You might be asking about other weird shapes that the universe can be in. These shapes were derived from general relativity and depend on the mass of the universe. Different masses give rise to variations of these three shapes (how curved the triangles are) so this is all we will consider.

Now there is no actual need to measure all the angles of the triangle in order to see if they add up to 180 degrees. A more practical solution might be to stand at one of the points, say the top point, put a ruler at the bottom of the triangle a known distance away from you, and check how wide you have to open your field of vision in order to see the whole ruler. From the above three triangles you will have noticed that the top corner of each triangle has a different angle in order to achieve the same base length. In a spherical universe you'd have to have a wider top angle in order to achieve a 1 km base length, whilst in a saddle shaped universe you'd have to have a narrower top angle in order to achieve a 1 km base length. By measuring how wide the angle of vision has to be in order to see a ruler of a known length, a known distance away, the inhabitants of the universe can know what shape their universe is.

Of course there is no ruler readily available for us to use, especially not one that is big enough and far enough to measure subtle curvatures, and of course the universe is not two dimensional. Let's deal with these one at a time.

Does it matter than the universe is three dimensional? No, these same shapes can happen in any number of dimensions, as long as there is another dimension along which to curve. So can there be four dimensions? Determining if our universe is flat or not can answer that question. But if there is a fourth dimension, then we wouldn't be aware of it, just like the inhabitants of the flat universe would not be aware of a third dimension as they can only travel along the surface and cannot jump up or dig down.
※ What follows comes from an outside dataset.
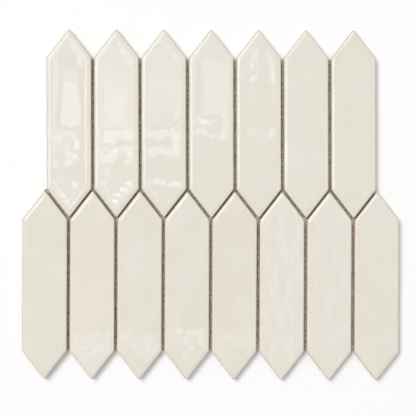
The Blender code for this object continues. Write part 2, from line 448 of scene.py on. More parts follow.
def tile_layout():
    """What all tiles share: x, y, z, inset and inward direction of each point, and the faces."""
    rings = profile()
    loops = [outline(inset) for inset, _ in rings]
    size = len(loops[0])
    normals = inward_normals(loops[1])
    points = []
    for loop, (inset, z) in zip(loops, rings):
        points.append(np.column_stack((loop, np.full(size, z), np.full(size, inset), normals)))
    faces = []
    for ring in range(len(rings) - 1):
        low = ring * size
        high = low + size
        for index in range(size):
            after = (index + 1) % size
            faces.append((low + index, low + after, high + after, high + index))
    top_points, top_faces = fill([loops[-1]], face_grid(loops[-1]))
    first_top = (len(rings) - 1) * size
    new_top = top_points[size:]
    still = np.zeros((len(new_top), 2))
    heights = np.full(len(new_top), TILE_TOP)
    points.append(np.column_stack((new_top, heights, inset_of(new_top), still)))
    after_top = len(rings) * size
    for face in top_faces:
        faces.append(tuple(first_top + i if i < size else after_top + i - size for i in face))
    back_points, back_faces = fill([loops[0]] + key_loops(), [])
    new_back = back_points[size:]
    floors = [index // KEY_CORNERS % 2 for index in range(len(new_back))]
    heights = [TILE_BOTTOM + KEY_DEPTH * at_floor for at_floor in floors]
    after_back = after_top + len(new_top)
    still = np.zeros((len(new_back), 2))
    points.append(np.column_stack((new_back, heights, np.full(len(new_back), BACK_INSET), still)))
    for face in back_faces:
        faces.append(tuple(i if i < size else after_back + i - size for i in reversed(face)))
    return np.vstack(points), faces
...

In the same way, we can only travel along our three dimensional space but we cannot move along a fourth dimension so we never needed to be aware of it. One thing is for sure however, 3D triangles still behave in the same way on a 4D sphere.

So how do we use the ruler experiment to determine the shape of the universe? Obviously we won't be using an actual ruler, but we can use something that is almost as good. The universe is expanding as we speak and everything is going further apart from each other, which means that in the past it was smaller and everything was closer together. What does this mean? That's not all. If you look far away, you will be seeing things from the past. This is because light is not instantaneous but travels at a constant speed, which means if you're looking at something which is so far away that the light reaching your eyes took 1000 years of travel, you are seeing what it looked like 1000 years ago. The oldest thing you can see is called the cosmic microwave background radiation. This is when the universe was 300,000 years old and was so dense that it was an opaque blob (light could not pass). This means that we cannot "see" past this 300,000 year mark, it is the oldest thing we can see in the universe.

Now here comes the crux of the matter: Gravity also travels at the speed of light. If the sun suddenly disappeared, the Earth would still be revolving around it as if nothing happened for 8 minutes. After 8 minutes, the Earth would fling out of orbit. This is because the Earth is 8 light minutes away from the sun. Since this Cosmic Microwave Background Radiation is only 300,000 years old, anything further apart than 300,000 light years would not be gravitationally affected. In other words, if there are two blobs that are more than 300,000 light years apart would not be gravitationally attracted to each other. This sets our ruler, a 300,000 light year long ruler. All you have to do is see how far apart from each other blobs have to be in order to not be attracted to each other. This is translated as checking how packed together the blobs were; with gravity attracting only blobs that were closer than 300,000 light years together, there will be a certain density of blobs that can be found by computer simulation.

So the trick is to check how wide an angle of vision must be used in order to see a certain number of blobs. If the universe is spherical, a narrower angle must be used, if saddle shaped, a wide angle must be used, and if flat, an angle in between must be used. Another approach was taken however in the BOOMERanG experiment. Rather than check what angle must be used to see a number of blobs, the number of blobs for a particular angle was found, together with the actual number of blobs seen, and illustrated in here (see the last picture).

The actual observation is very similar to what should have been seen if it was flat. This is evidence that the universe is, in fact, "flat", that is it is not curved upon some fourth dimensional curve.